Con ordinanza n. 4404/2022 del 10 febbraio, la Cassazione si espressa in merito alla legittimità del licenziamento disciplinare, intimato al lavoratore che si era rifiutato di assoggettarsi al trasferimento ad altra sede.

L’ordinanza trae origine da una complessa vicenda giudiziale intrapresa a seguito del licenziamento per giusta causa intimato ad un lavoratore che, dopo il trasferimento motivato dalla soppressione dell’unità organizzativa di appartenenza, si era rifiutato di recarsi presso la nuova sede di lavoro.

La Suprema Corte ha ritenuto in primo luogo che, una volta accertata la legittimità del trasferimento intimato dal datore di lavoro, sia stato correttamente fatto conseguire l’indebito rifiuto del lavoratore a recarsi presso la nuova sede e di conseguenza la giusta causa del licenziamento.
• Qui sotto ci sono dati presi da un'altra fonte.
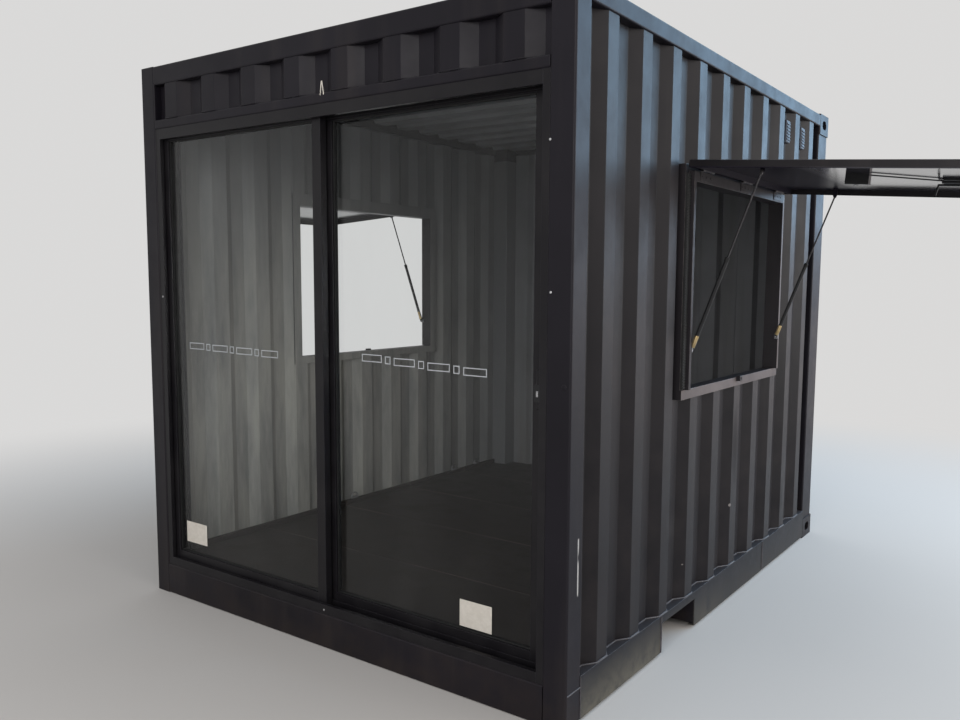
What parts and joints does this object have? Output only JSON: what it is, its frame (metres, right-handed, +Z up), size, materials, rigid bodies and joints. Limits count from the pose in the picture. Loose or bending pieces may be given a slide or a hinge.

La Corte ha altresì stabilito che anche “in caso di trasferimento adottato in violazione dell’articolo 2103 del codice civile, l’inadempimento datoriale non legittima in via automatica il rifiuto del lavoratore ad eseguire la prestazione lavorativa in quanto, vertendosi in ipotesi di contratto a prestazioni corrispettive, trova applicazione il disposto dell’articolo 1460 del codice civile, comma 2, alla stregua del quale la parte adempiente può rifiutarsi di eseguire la prestazione a proprio carico solo ove tale rifiuto, avuto riguardo alle circostanze concrete, non risulti contrario alla buona fede”. Nel caso specifico  ha considerato il rifiuto del dipendente di trasferirsi contrario ai canoni di correttezza e buona fede, in quanto strumentalizzato all’intento di vincere le resistenze datoriali nell’ambito di una trattativa economica ed ha pertanto confermato, anche per tale via, la legittimità del recesso datoriale.